So I, along with many other people, became very interested when a man who goes by the name wermy released a video showing a working raspberry pi zero running RetroPie inside an Altoids tin. In the past couple days, I was able to order all of the parts needed to build the MintyPi as all the parts were finally in stock at the same time. Please note that this is being made to help people who may be having trouble finding the parts they need to build a MintyPi, NOT AN ADVERTISEMENT. Also, the prices and shipment costs are for in the United States so there may be slight differences in prices depending on where you live.

- Altoids tin: Hopefully you are near basically any place that sells food or candy. An Altoids tin is usually no more than $4 (And you get to eat the mints inside Very Happy )

Adafruit Items (I decided I would attempt to buy a large portion from the same distributor just so I would get the packages around the same time)
- Raspberry Pi Zero W: Sometimes can be difficult to get as they seem to always be out of stock, you may be able to get your timing lucky though - $10
- 1200 mAh LiPo: Almost always in stock on Adafruit - $9.95
- 2m 26 AWG Silicone Wire (optional): Always in stock, only necessary if you do not have very much wire at home (I got 4 of them, one red, one white, one green, and one black) - $0.95 x 4
- MicroLiPo Micro USB Charger: Very tough to get your hands on (this is what was holding me back from completing my order) - $6.95
Shipping was $9.09 to Minnesota, United States. The total price from Adafruit was $39.79 PRICES MAY VARY

- 20mm 8Ohm 8Ω 0.5W Speaker: This is the speaker wermy recommended and is a surprisingly great distributor (2 speakers shipped in 3 days for me with free shipping) - $1.99
- Mini Sound Card: Not very sure if good pricing or not as I have never bough one before but it is what wermy uses in his build guide - $3.54
- 2 Position Sliding Switch: Comes in a pack of 50 so you will definitely have plenty lying around after building (only need one for the MintyPi) - $1.38
- 6x6x5mm Tactile Switches: Only requires 2 (or three if you want to include a safe shutdown switch), comes in a pack of 100, only ones I could find that were the correct dimensions - $1.88 + $1.85 Shipping
Total cost for items from eBay - $10.64. Overall cost - $50.43

Wermy and Helder
- MintyPi PCB and LCD Combo: Definitely the hardest to come across as I started looking just as he had finished selling his first batch. The seller (Helder) is very understnading and is willing to answer any questions you have relating to his products - $35 + $5 Shipping US, $13 International
- Battery Monitor (optional, unnecessary in second batch of combo boards): Yet again, distributed by Helder, willing to combine two products in one shipment to limit shipping fees, second batch boards will have the battery monitor pre-installed (will be updating this if any price change happens) - $10 + $3 Shipping Worldwide
- 3D Printed Parts Set:Definitely expensive for what they are, offered in different colors for all the types of Altoids, recommended to print on your own (STL files are here) - $30.00 + $1.95 Shipping
- DS Lite Buttons: Comes in two colors (black or white) - $6.00 + $0.39 Shipping
- Tin Hole Guide: Simple 3D printed outline that help youde where to drill holes in the Altoids tin (STL files are here) - $5.00 + $0.33 Shipping
Total costs from Wermy and Helder - $96.67 US, $104.67 International

Overall Project Pricing

Adafruit: $39.79
eBay: $10.64
Wermy and Helder: $96.67 US, $104.67 International
Total: $147.10 US, $155.10 International Approx.

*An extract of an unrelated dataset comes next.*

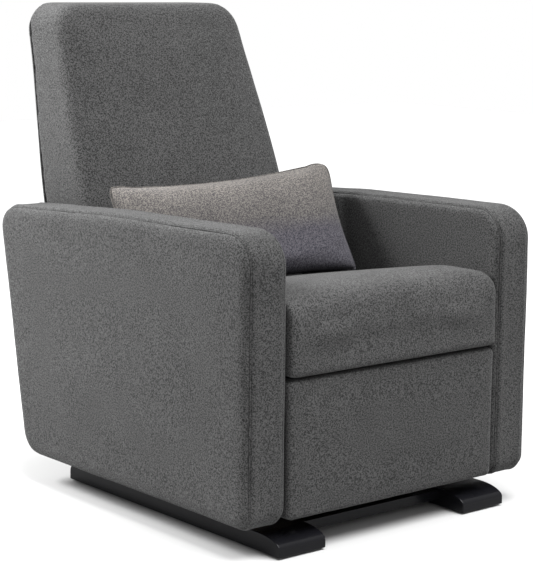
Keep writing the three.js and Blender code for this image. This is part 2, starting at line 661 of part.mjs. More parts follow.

Note: This does not include costs for tools such as a soldering iron as those can vary by place and quality. This is a DIY oriented project so do not expect it to be a walk in the park.
I've been following the mintyPi development closely as well. If I have access to a 3D printer at school I may consider building one. I already have some of the parts laying around, such as the screen, LiPo, and Pi, and I also have some gift cards to Adafruit that I could use. The 3D parts are pretty expensive, which is why I would only build it if I could print them myself.

You should post pictures of your mintyPi once you have it all assembled!
So it has been a few days since I last posted on here and I decided I would share how the MintyPi is coming along.

First of all, I have been able to solder all of the GPIO pin slots to their corresponding controller slots (This is my first time ever soldering so it is a little messy but actually turned out pretty good). After completing the soldering, I used a multimeter and discovered that the ground pin was not connecting even after multiple attempts to re-solder the pin. I checked around on Sudomod's forums and it appears Helder is very well aware of the problem and said the easiest solution is to directly solder a wire from the ground pin to the ground test pad as seen in this picture:

After about a couple minutes of getting the solder to set correctly, I was able to get the main gust of the project working. Note: The ribbon cable connector running from the LCD screen to the screen board is very picky on its position so it may require a little bit of fiddling around if a blank white screen is showing up.